[WHAT THE TASK ASKS]
Starting with the first line and ending with the line that holds "on its side.", repeat the material exactly.
#####
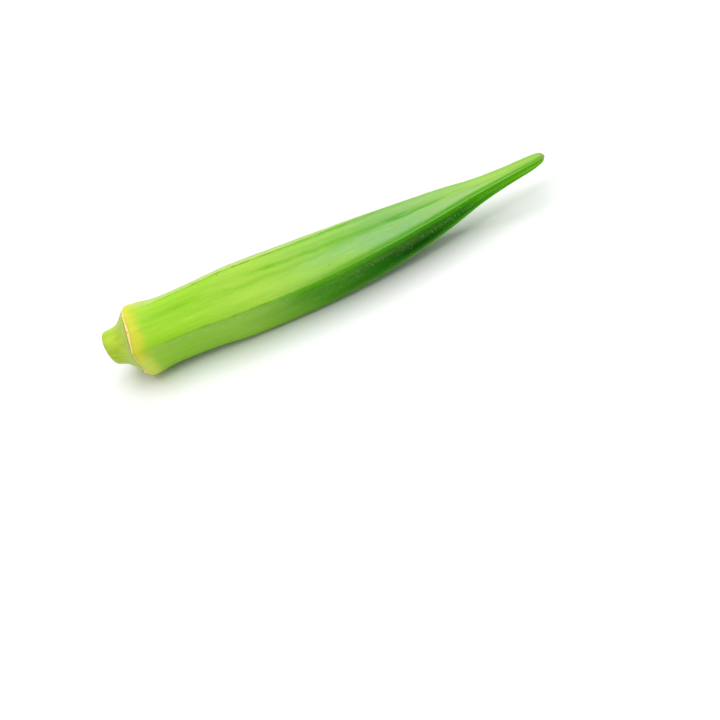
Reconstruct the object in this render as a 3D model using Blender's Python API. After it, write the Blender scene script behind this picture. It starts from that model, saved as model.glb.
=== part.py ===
"""Okra pod, freshly picked, lying on its side.

One natural piece: a five-ridged tapering fruit with its calyx ring and a short
cut length of stalk. Blender units are metres; the shape tables are in
millimetres. +X runs from the cut stalk to the tip, +Z is up, and the pod rests
on z = 0 with the middle of its bounding box over the origin.
"""

import math

import bmesh
import bpy
from mathutils import Matrix, Quaternion, Vector

MM = 0.001

# ---------------------------------------------------------------- dimensions
LOBES = 5                    # ridges round the pod, one for each seed chamber
PER_LOBE = 8                 # mesh columns in one lobe, closer together at the ridge
STALK_CUT = -7.2             # where the knife went through the stalk
POD_LENGTH = 115.0           # calyx ring to tip
RING_AT = 0.3                # the calyx ring, on the edge of the shoulder
RING_RISE = 0.18             # how far the fibrous ring stands proud
RING_WIDTH = 0.5
CUT_SLANT = 0.11             # the cut leans this much off square
CUT_RIM = 0.75               # skin and fibre round the pith of the stalk
CUT_DISH = 0.25              # the pith has dried back this far

# Distance along the pod, and the distance from the axis to a ridge there.
OUTLINE = (
    (STALK_CUT, 4.0), (-6.9, 4.45), (-6.2, 4.75), (-5.0, 4.95), (-3.8, 5.4),
    (-2.8, 6.1), (-1.8, 7.15), (-0.8, 8.45), (0.0, 9.35), (1.3, 10.0),
    (3.5, 9.9), (9.0, 9.35), (18.0, 9.6), (30.0, 10.35), (44.0, 10.05),
    (58.0, 9.35), (72.0, 7.85), (86.0, 5.65), (98.0, 3.2), (106.0, 2.3),
    (111.0, 1.9), (113.6, 1.5), (114.6, 1.05), (POD_LENGTH, 0.5),
)
# How round the ridges are, as the half angle (degrees) that the rounding takes.
RIDGE_ROUND = ((0.0, 20.0), (6.0, 14.0), (20.0, 9.0), (60.0, 8.0), (100.0, 9.0), (POD_LENGTH, 18.0))
# How far the faces between ridges are hollowed, as a share of the radius.
HOLLOW = ((4.0, 0.0), (16.0, 0.02), (30.0, 0.03), (85.0, 0.03), (105.0, 0.015), (POD_LENGTH, 0.0))
# 0 where the section is round, as on the stalk, and 1 where it is five-sided.
FIVE_SIDED = ((-8.0, 0.0), (-5.0, 0.05), (-3.0, 0.25), (-1.0, 0.8), (0.0, 1.0), (112.0, 1.0), (POD_LENGTH, 0.5))
# The axis bends up and to the back towards the tip, and leans at the stalk.
BEND = ((-7.9, 0.75), (-5.0, 0.45), (-2.8, 0.15), (0.0, -0.1), (20.0, 0.3), (45.0, 0.1), (70.0, 0.85), (95.0, 2.85), (POD_LENGTH, 4.7))
BEND_TOWARDS = 55.0          # degrees up from level, on the back
# The ridges wind slowly round the axis (degrees).
TWIST = ((0.0, 6.0), (40.0, 7.0), (80.0, 2.0), (POD_LENGTH, -1.0))

# (from, to, rings): where the mesh needs its rings close together.
SPANS = (
    (STALK_CUT, -6.2, 4), (-6.2, -2.8, 4), (-2.8, -0.3, 4), (-0.3, 1.3, 5),
    (1.3, 4.0, 3), (4.0, 18.0, 6), (18.0, 98.0, 21), (98.0, 112.0, 6), (112.0, POD_LENGTH, 7),
)


# ---------------------------------------------------------------- shape rules
def smooth_through(rows):
    """A function that runs smoothly through the rows and never overshoots them."""
    xs, ys = zip(*rows)
    steps = [b - a for a, b in zip(xs, xs[1:])]
    slopes = [(b - a) / h for a, b, h in zip(ys, ys[1:], steps)]
    tangents = [slopes[0]]
    for i in range(1, len(xs) - 1):
        before, after = slopes[i - 1], slopes[i]
        if before * after <= 0.0:
            tangents.append(0.0)
            continue
        w1 = 2.0 * steps[i] + steps[i - 1]
        w2 = steps[i] + 2.0 * steps[i - 1]
        tangents.append((w1 + w2) / (w1 / before + w2 / after))
    tangents.append(slopes[-1])

    def value(x):
        x = min(max(x, xs[0]), xs[-1])
        i = 0
        while i < len(steps) - 1 and x > xs[i + 1]:
            i += 1
        h = steps[i]
        t = (x - xs[i]) / h
        return (
            (1 + 2 * t) * (1 - t) ** 2 * ys[i]
            + t * (1 - t) ** 2 * h * tangents[i]
            + t * t * (3 - 2 * t) * ys[i + 1]
            + t * t * (t - 1) * h * tangents[i + 1]
        )

    return value


ridge_radius = smooth_through(OUTLINE)
ridge_round = smooth_through(RIDGE_ROUND)
hollow = smooth_through(HOLLOW)
five_sided = smooth_through(FIVE_SIDED)
bend = smooth_through(BEND)
twist = smooth_through(TWIST)
HALF_LOBE = math.pi / LOBES


def section_radius(angle, s):
    """Distance from the axis to the skin, at an angle from a ridge: a pentagon with rounded corners."""
    off = abs((angle + HALF_LOBE) % (2 * HALF_LOBE) - HALF_LOBE)
    soft = math.radians(ridge_round(s))
    side = math.cos(HALF_LOBE - soft) / math.cos(HALF_LOBE - math.hypot(off, soft))
    side -= hollow(s) * math.sin(0.5 * math.pi * off / HALF_LOBE) ** 2
    share = five_sided(s)
    ring = RING_RISE * math.exp(-(((s - RING_AT) / RING_WIDTH) ** 2))
    return ridge_radius(s) * (share * side + 1.0 - share) + ring


def skin(s, angle):
    """The point of the skin at distance s along the pod, at an angle from the top ridge."""
    radius = section_radius(angle, s)
    turn = angle + math.radians(twist(s))
    aside = bend(s)
    y = -radius * math.sin(turn) + aside * math.cos(math.radians(BEND_TOWARDS))
    z = radius * math.cos(turn) + aside * math.sin(math.radians(BEND_TOWARDS))
    lean = CUT_SLANT * min(max((-3.5 - s) / 4.0, 0.0), 1.0)
    return Vector((s - lean * z, y, z)) * MM


def stations():
    """Where each ring of the mesh stands, from the cut to the tip."""
    found = [STALK_CUT]
    for start, end, count in SPANS:
        found += [start + (end - start) * (k + 1) / count for k in range(count)]
    return found


def columns():
    """The angle of each column of the mesh, from the top ridge, closer together at every ridge."""
    half = PER_LOBE // 2
    found = []
    for lobe in range(LOBES):
        for k in range(-half, half):
            part = k / half
            found.append(2 * HALF_LOBE * lobe + HALF_LOBE * math.copysign(abs(part) ** 1.5, part))
    return found


# ---------------------------------------------------------------- rest
def centre_of_mass(bm):
    """Of an even solid, from the tetrahedra that its triangles make with the origin."""
    total, moment = 0.0, Vector()
    for corners in bm.calc_loop_triangles():
        a, b, c = (loop.vert.co for loop in corners)
        volume = a.dot(b.cross(c)) / 6.0
        total += volume
        moment += (a + b + c) * (volume / 4.0)
    return moment / total


def resting_turn(bm):
    """The turn that lays the pod down: the hull's most downward face under the centre of mass goes flat."""
    middle = centre_of_mass(bm)
    hull = bmesh.new()
    for vertex in bm.verts:
        hull.verts.new(vertex.co - middle)
    bmesh.ops.convex_hull(hull, input=hull.verts)
    bmesh.ops.triangulate(hull, faces=hull.faces)
    best, best_turn = -2.0, Quaternion()
    for face in hull.faces:
        a, b, c = (vertex.co for vertex in face.verts)
        normal = (b - a).cross(c - a)
        if normal.length < 1e-12:
            continue
        normal.normalize()
        if normal.dot(a) < 0.0:
            normal.negate()
        foot = normal * normal.dot(a)
        sides = [(q - p).cross(foot - p).dot(normal) for p, q in ((a, b), (b, c), (c, a))]
        under = all(side >= 0.0 for side in sides) or all(side <= 0.0 for side in sides)
        if under and -normal.z > best:
            best, best_turn = -normal.z, normal.rotation_difference(Vector((0.0, 0.0, -1.0)))
    hull.free()
    return best_turn


# ---------------------------------------------------------------- building
def clear_scene():
    for old in list(bpy.data.objects):
        bpy.data.objects.remove(old, do_unlink=True)


def green_skin():
    material = bpy.data.materials.new("okra_skin")
    material.use_nodes = True
    shader = material.node_tree.nodes["Principled BSDF"]
    shader.inputs["Base Color"].default_value = (0.26, 0.55, 0.05, 1.0)
    shader.inputs["Roughness"].default_value = 0.5
    shader.inputs["Metallic"].default_value = 0.0
    material.diffuse_color = (0.26, 0.55, 0.05, 1.0)
    return material


def pod_mesh():
    """A capped cylinder with a loop cut at every station, whose rings take the pod's sections."""
    rings, angles = stations(), columns()
    bm = bmesh.new()
    bmesh.ops.create_cone(
        bm, cap_ends=True, cap_tris=False, segments=len(angles), radius1=1.0, radius2=1.0, depth=1.0
    )
    lengthwise = [e for e in bm.edges if abs(e.verts[0].co.z - e.verts[1].co.z) > 0.5]
    bmesh.ops.subdivide_edges(bm, edges=lengthwise, cuts=len(rings) - 2, use_grid_fill=True)

    for vertex in bm.verts:
        ring = round((vertex.co.z + 0.5) * (len(rings) - 1))
        column = round(math.atan2(vertex.co.y, vertex.co.x) / (2 * math.pi) * len(angles)) % len(angles)
        vertex.co = skin(rings[ring], angles[column])

    # The two end caps: the sliced stalk, with the pith dished, and the rounded tip.
    ends = sorted((f for f in bm.faces if len(f.verts) > 4), key=lambda f: f.calc_center_median().x)
    cut, tip = ends
    bmesh.ops.recalc_face_normals(bm, faces=bm.faces)
    bmesh.ops.inset_individual(bm, faces=[cut], thickness=CUT_RIM * MM, depth=0.0, use_even_offset=True)
    bmesh.ops.inset_individual(bm, faces=[cut], thickness=0.3 * MM, depth=-CUT_DISH * MM, use_even_offset=True)
    bmesh.ops.poke(bm, faces=[cut], offset=0.0)
    bmesh.ops.poke(bm, faces=[tip], offset=0.12 * MM)
    bmesh.ops.recalc_face_normals(bm, faces=bm.faces)
    return bm


def build():
    clear_scene()
    parts = bpy.data.collections.new("okra_pod")
    bpy.context.scene.collection.children.link(parts)

    bm = pod_mesh()
    bm.transform(resting_turn(bm).to_matrix().to_4x4())
    low = Vector([min(v.co[i] for v in bm.verts) for i in range(3)])
    high = Vector([max(v.co[i] for v in bm.verts) for i in range(3)])
    # Mesh about its own middle, and the object set down on the table.
    centre = (low + high) / 2.0
    bm.transform(Matrix.Translation(-centre))
    for face in bm.faces:
        face.smooth = True

    mesh = bpy.data.meshes.new("okra_pod")
    bm.to_mesh(mesh)
    bm.free()
    mesh.materials.append(green_skin())
    pod = bpy.data.objects.new("okra_pod", mesh)
    pod.location = (0.0, 0.0, (high.z - low.z) / 2.0)
    parts.objects.link(pod)


build()
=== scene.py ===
"""Looks of the okra pod: a dense skin with its relief, the fibrous calyx ring, the sliced stalk, the hairs, and the studio.

Shape tables are in millimetres and are the same as the construction's, so the skin lies where the solid lies.
"""

import math
import random

import bmesh
import bpy
import numpy as np
from mathutils import Matrix, Quaternion, Vector, noise


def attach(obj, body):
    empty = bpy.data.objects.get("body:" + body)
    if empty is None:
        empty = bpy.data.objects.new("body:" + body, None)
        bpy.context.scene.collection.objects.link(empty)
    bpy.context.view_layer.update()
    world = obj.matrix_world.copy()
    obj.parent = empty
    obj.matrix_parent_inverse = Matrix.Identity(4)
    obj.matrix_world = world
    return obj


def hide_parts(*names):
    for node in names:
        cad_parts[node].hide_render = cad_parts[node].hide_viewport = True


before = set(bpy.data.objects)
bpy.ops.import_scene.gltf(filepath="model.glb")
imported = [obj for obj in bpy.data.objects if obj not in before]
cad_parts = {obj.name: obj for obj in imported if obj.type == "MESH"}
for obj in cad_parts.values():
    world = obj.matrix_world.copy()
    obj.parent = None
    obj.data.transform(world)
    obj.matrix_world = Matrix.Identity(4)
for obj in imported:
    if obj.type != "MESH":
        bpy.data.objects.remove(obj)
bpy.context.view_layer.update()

MM = 0.001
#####
[FULL SOLUTION]
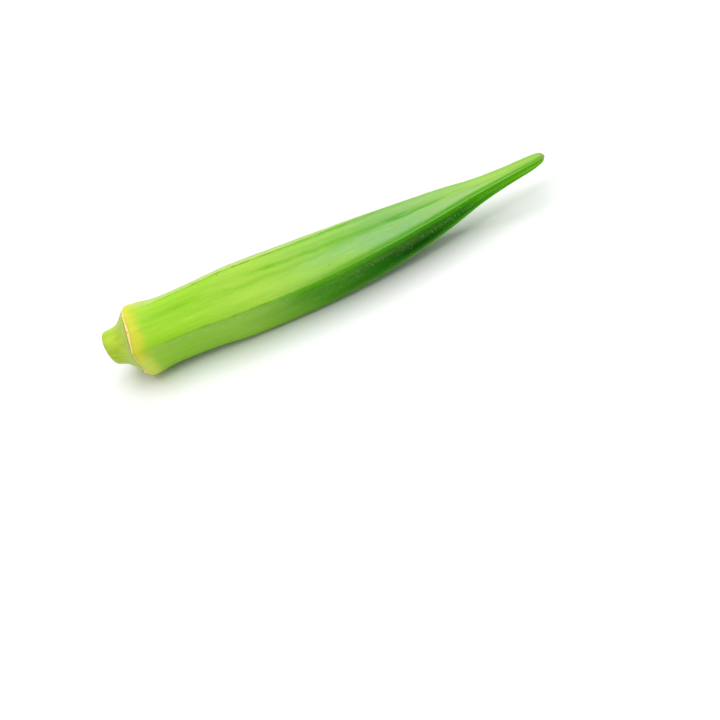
Reconstruct the object in this render as a 3D model using Blender's Python API. After it, write the Blender scene script behind this picture. It starts from that model, saved as model.glb.
=== part.py ===
"""Okra pod, freshly picked, lying on its side.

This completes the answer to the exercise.